In current approach \(\Delta x\) is not in our disposal. Thus, the problem is how to adaptively improve approximation scheme and quality?

Solution is provided by adaptive first/second order switching policy, which is simple enough be to explained algorithmically:

  • Let \(x_0\) be reference point with framing basis \([\Delta x]_{ir}\).
  • For \(R = N\) take an additional point \(x_0 - 1/N \sum_r \Delta x_r\) to be included into \([\Delta x]\).
  • Let “prime” (least degenerate) vectors \([\Delta x]_{ir}\) are \(v_\alpha\), \(\alpha = 1, ..., N\).

Then:

  1. Always start with first order estimates on simplex \(\{ x_0, x_0 \pm v_\alpha\}\).
  2. Estimate derivatives with all points included.
  3. Stop if two estimates only slightly different.
  4. Otherwise, compute second order approximations.
../../_images/adaptive-diff.png

In the considerations above lengths of framing basis vectors were essentially the same:

\[|[\Delta x]_r| ~\approx ~ \mbox{const}\]

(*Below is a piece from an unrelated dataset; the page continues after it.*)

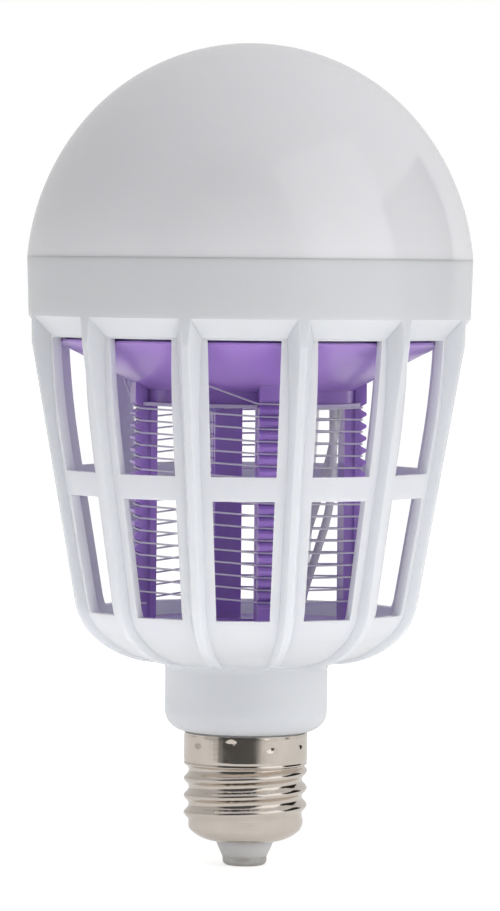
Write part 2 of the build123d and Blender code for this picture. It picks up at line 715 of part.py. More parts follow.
# Lure board: notched round the columns, with light sources facing the grid space
gap_width = COLUMN_WIDTH + 2 * DISC_CLEARANCE
gap_depth = 2 * (lure_board_radius - column_inner + DISC_CLEARANCE)
gap_size = (gap_width, gap_depth, LURE_BOARD_THICKNESS)
column_gap = block(gap_size, lure_board_foot, y=-lure_board_radius)
lure_board = post(lure_board_radius, lure_board_foot, funnel_foot)
lure_board -= [Rot(0, 0, angle) * column_gap for angle in COLUMN_ANGLES]
lure_board -= [screw_hole(lure_board_foot, 1, x, y) for x, y in boss_places]
slot = (Vector(live_route[-2]) + Vector(neutral_route[-2])) / 2
lure_board -= post(LEAD_SLOT_RADIUS, lure_board_foot, funnel_foot, slot.X, slot.Y)
write(lure_board, "lure_led_board")
write([screw(lure_board_foot, 1, x, y) for x, y in boss_places], "lure_board_screws")

led_size = (LED_LENGTH, LED_WIDTH, LED_HEIGHT)
lure_led = block(led_size, lure_board_foot - LED_HEIGHT, y=LURE_LED_INSET - lure_board_radius)
write(around(lure_led, LURE_LED_COUNT, COLUMN_ANGLES[1]), "lure_leds")

# Light board under the dome, its screws and its two rings of light sources
light_board = post(collar_bore - LIGHT_BOARD_CLEARANCE, flange_top, light_board_top)
light_board -= [screw_hole(light_board_top, -1, x, y) for x, y in light_screw_places()]
write(light_board, "light_board")
light_screws = [screw(light_board_top, -1, x, y) for x, y in light_screw_places()]
write(light_screws, "light_board_screws")
outer_led = block(led_size, light_board_top, y=-WHITE_LED_OUTER_CIRCLE)
inner_led = block(led_size, light_board_top, y=-WHITE_LED_INNER_CIRCLE)
white_leds = around(outer_led, WHITE_LED_OUTER_COUNT) + around(inner_led, WHITE_LED_INNER_COUNT)
write(white_leds, "white_leds")

# Driver board on the funnel's inner ledge, components hanging below it
write(post(funnel_bore - DRIVER_BOARD_CLEARANCE, driver_board_foot, driver_board_top), "driver_board")
film_foot = driver_board_foot - FILM_CAPACITOR_SIZE[2]
write(block(FILM_CAPACITOR_SIZE, film_foot), "film_capacitor")
smoothing_y = FILM_CAPACITOR_SIZE[1] / 2 + SMOOTHING_CAPACITOR_RADIUS + COMPONENT_GAP
smoothing_foot = driver_board_foot - SMOOTHING_CAPACITOR_LENGTH
smoothing = post(SMOOTHING_CAPACITOR_RADIUS, smoothing_foot, driver_board_foot, 0, smoothing_y)
write(smoothing, "smoothing_capacitor")

cap_width, cap_thickness, cap_height = MULTIPLIER_CAPACITOR_SIZE
multiplier_y = -(FILM_CAPACITOR_SIZE[1] / 2 + cap_width / 2 + COMPONENT_GAP)
multiplier_capacitors = []
for index in range(MULTIPLIER_CAPACITOR_COUNT):
    x = (index - (MULTIPLIER_CAPACITOR_COUNT - 1) / 2) * MULTIPLIER_CAPACITOR_SPACING
    size = (cap_thickness, cap_width, cap_height)
    multiplier_capacitors.append(block(size, driver_board_foot - cap_height, x, multiplier_y))
write(multiplier_capacitors, "multiplier_capacitors")

fuse_x = -(FILM_CAPACITOR_SIZE[0] / 2 + FUSE_RESISTOR_RADIUS + COMPONENT_GAP)
fuse = Rot(90, 0, 0) * Cylinder(FUSE_RESISTOR_RADIUS, FUSE_RESISTOR_LENGTH)
fuse_height = driver_board_foot - FUSE_RESISTOR_RADIUS - FUSE_RESISTOR_SEAT
write(Pos(fuse_x, 0, fuse_height) * fuse, "fuse_resistor")
write(block(RECTIFIER_SIZE, driver_board_top, RECTIFIER_OFFSET), "bridge_rectifier")
connector_size = (*CONNECTOR_SIZE, flange_top - driver_board_top)
write(block(connector_size, driver_board_top), "board_connector")


def wire_corner(column, side, height, inset=0):
    """Point where a grid wire bends round one edge of a column, or lies inset along its side."""
    turn = radians(COLUMN_ANGLES[column])
    stand_off = GRID_WIRE_DIAMETER / 2 + GRID_WIRE_SEAT
    out = notch_floor + stand_off - inset
    along = side * (COLUMN_WIDTH / 2 + stand_off)
    return (out * sin(turn) + along * cos(turn), -out * cos(turn) + along * sin(turn), height)


def winding(column_shift):
    """Corner points of a square winding that sinks half a notch pitch from column to column."""
    last_step = 2 * (NOTCH_ROWS - 1)
    across = dist(wire_corner(0, -1, 0), wire_corner(0, 1, 0))
    between = dist(wire_corner(0, 1, 0), wire_corner(1, -1, 0))
    tilt = NOTCH_SPACING / 2 * across / (across + between)
    corners = []
    for step in range(last_step + 1):
        column = (step + column_shift) % len(COLUMN_ANGLES)
        middle = first_notch - step * NOTCH_SPACING / 2
        corners.append(wire_corner(column, -1, middle + tilt / 2))
        corners.append(wire_corner(column, 1, middle - tilt / 2))
    corners.append(wire_corner(column, 1, middle - tilt / 2, GRID_WIRE_TAIL))
    return corners


def grid_wire(hole, corners, name):
    """Round wire from the driver board, down through its hole and along its winding."""
    lead_top = driver_board_foot - GRID_WIRE_SEAT
    below_hole = cone_height(hole_circle) - GRID_WIRE_DIAMETER
    points = [(*hole, lead_top), (*hole, below_hole), *corners]
    start = Plane(origin=points[0], z_dir=(0, 0, -1))
    section = start * Circle(GRID_WIRE_DIAMETER / 2)
    write(sweep(section, path=Polyline(*points), transition=Transition.RIGHT), name)


# The neutral wire first crosses the front column above the lure board and drops under it
top_notch = first_notch + NOTCH_SPACING / 2
neutral_entry = [
    wire_corner(1, -1, top_notch + GRID_WIRE_DIAMETER / 2),
    wire_corner(1, 1, top_notch),
    wire_corner(1, 1, first_notch + GRID_WIRE_DIAMETER / 4),
]
grid_wire(live_hole, winding(0), "live_grid_wire")
grid_wire(neutral_hole, neutral_entry + winding(2), "neutral_grid_wire")


def bend_radii(route):
    """Largest arc at each corner that leaves the middle of both its runs straight."""
    radii = []
    for before, corner, after in zip(route, route[1:], route[2:]):
        arriving = Vector(corner) - Vector(before)
        leaving = Vector(after) - Vector(corner)
        half_turn = radians(arriving.get_angle(leaving)) / 2
        shorter = min(arriving.length, leaving.length)
        radii.append(LEAD_BEND_SHARE * shorter / tan(half_turn))
    return radii


def mains_lead(route, name):
    """Sleeved lead of straight runs joined by tangent arcs."""
    radii = bend_radii(route)
    path = FilletPolyline(*route, radius=radii)
    start = Plane(origin=route[0], z_dir=path % 0)
    lead = sweep(start * Circle(LEAD_DIAMETER / 2), path=path)
    area_length = pi * LEAD_DIAMETER ** 2 / 4 * path.length
    print(name, "radii", [round(radius) for radius in radii])
    print("volume", round(lead.volume, 1), "section times length", round(area_length, 1))
    write(lead, name)


mains_lead(live_route, "live_mains_lead")
mains_lead(neutral_route, "neutral_mains_lead")
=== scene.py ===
# %% [markdown]
# # Insect killer light bulb, dressed in Blender
# The lamp arrives here as a finished solid model, with every moulding, wire and
# screw already in its place. This file gives each piece the surface of its real
# material, swaps the screw cap for one with a rolled thread, and builds the
# white studio in which the lamp stands.

# %% Load the solid model
from math import cos, exp, hypot, pi, radians, sin, tau

import bmesh
import bpy
from mathutils import Matrix, Vector


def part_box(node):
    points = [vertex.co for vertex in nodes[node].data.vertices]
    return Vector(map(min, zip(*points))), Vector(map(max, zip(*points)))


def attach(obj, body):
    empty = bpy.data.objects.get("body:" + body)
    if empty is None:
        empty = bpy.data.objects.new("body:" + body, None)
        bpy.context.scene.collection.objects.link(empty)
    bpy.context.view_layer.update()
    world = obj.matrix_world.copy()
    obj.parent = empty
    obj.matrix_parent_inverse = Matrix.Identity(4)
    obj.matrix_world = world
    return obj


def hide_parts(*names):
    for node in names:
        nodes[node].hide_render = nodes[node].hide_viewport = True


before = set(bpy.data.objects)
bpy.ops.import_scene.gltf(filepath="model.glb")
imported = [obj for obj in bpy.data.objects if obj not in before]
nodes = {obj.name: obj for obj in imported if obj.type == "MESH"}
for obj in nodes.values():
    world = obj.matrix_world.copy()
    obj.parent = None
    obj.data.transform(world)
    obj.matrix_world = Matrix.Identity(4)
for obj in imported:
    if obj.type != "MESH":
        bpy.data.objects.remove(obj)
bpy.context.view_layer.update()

MM = 0.001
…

This is absolutely inappropriate for badly conditioned problems: \(\Delta x\) components corresponding to directions of large local curvature must be (much) smaller in order to give adequate estimates of corresponding “partial” derivatives. To circumvent this consider again the “random” sequence \(\{\delta x_\mu\}\):

\[\delta x_\mu ~ \equiv ~ x_{\mu+1} - x_\mu \qquad x_{\mu+1} ~=~ Alg(x_\mu)\]

We actually exploited above a particular first moment \(\langle |\delta x| \rangle\) taken with respect to this distribution:

\[\Delta x_\mu ~ \sim ~ \langle|\delta x_\nu|\rangle \quad \nu \le \mu\]

Can we find anything useful in higher order moments? Since the magnitude \(|\delta x_\mu|\) was accounted for already, it is natural to consider

\[\begin{split}\begin{array}{rcl} E &\equiv&\langle \, \delta \hat{x}_\nu \, \delta \hat{x}_\nu^T \, \rangle \qquad \\ \delta \hat{x}_\nu &=&\delta x_\nu / |\delta x_\nu| \end{array}\end{split}\]

which expresses directional correlations of \(\delta x_\mu\) vectors. Our assertion is that the eigensystem \(\{\lambda_i, \vec{e}_i\}\) of \(E\), \(E \cdot e_i ~=~ \lambda_i \,\, e_i\) quantitatively reflects the condition number of underlying problem. Ultimately, this is because:

  • \(Alg(x)\) as a convergent algorithm must use something like “sufficient decrease” criteria at each step (well, we slightly squeeze the number of suitable algorithms, the ones based on non-monotonic line search are not appropriate. However, absolute majority of methods do utilize sufficient decrease criteria).

Therefore, in first approximation the recipe to account for local curvature might look like:

  • Monitor not only current framing basis scale \(\langle |\Delta x_\mu |\rangle\), but also directional cross-correlations:
\[\langle \, \delta \hat{x}_\nu \, \delta \hat{x}_\nu^T \, \rangle \quad \to \quad \{\lambda_i, \vec{e}_i\}\]
  • Impose asymmetry of order \(\lambda_i / \lambda_{min}\) along \(e_i\) directions on framing basis keeping framing scale constant, \(\langle |\Delta x_\mu |\rangle\).

To illustrate the above idea let us consider well known BrownBS function,

\[f = (x_0 - 10^3)^2 + (x_1 - 2\cdot 10^{-3})^2 + (x_0 x_1 - 2)^2\]
../../_images/brown-fd-ncg.png

Note huge hierarchy of scales:

  • vertical scale: 1
  • horizontal scale: 1000

Local condition number near the optimal solution is about \(\chi \approx 10^6\). Application of above approach gives \(\lambda_{max} / \lambda_{min} ~\approx ~ 10^6\) which is totally consistent with analytically known \(\chi\).

3.4.4. Summary

  1. Possible noise in problem data is accounted for at the lowest level of GTOpt stack. In particular, noise treatment is completely unrelated to details of concrete optimization algorithms.
  2. The essence of our approach is to redefine the notion of all derivatives: for noisy data they are to be understood as finite differences with adaptive step size taken in locally varying basis.
  3. Step size is defined by the current progress of upper-level optimization algorithm. In particular, it automatically adjusts itself during the optimization process.
  4. Our approach (framed derivatives) allows majority of conventional gradient-based methods to remain operational with essentially no modifications.
  5. Framing basis is automatically adjusted not only to current algorithm progress, but also to local condition number of underlying problem. In particular, method works flawlessly even with noisy ill-conditioned tasks.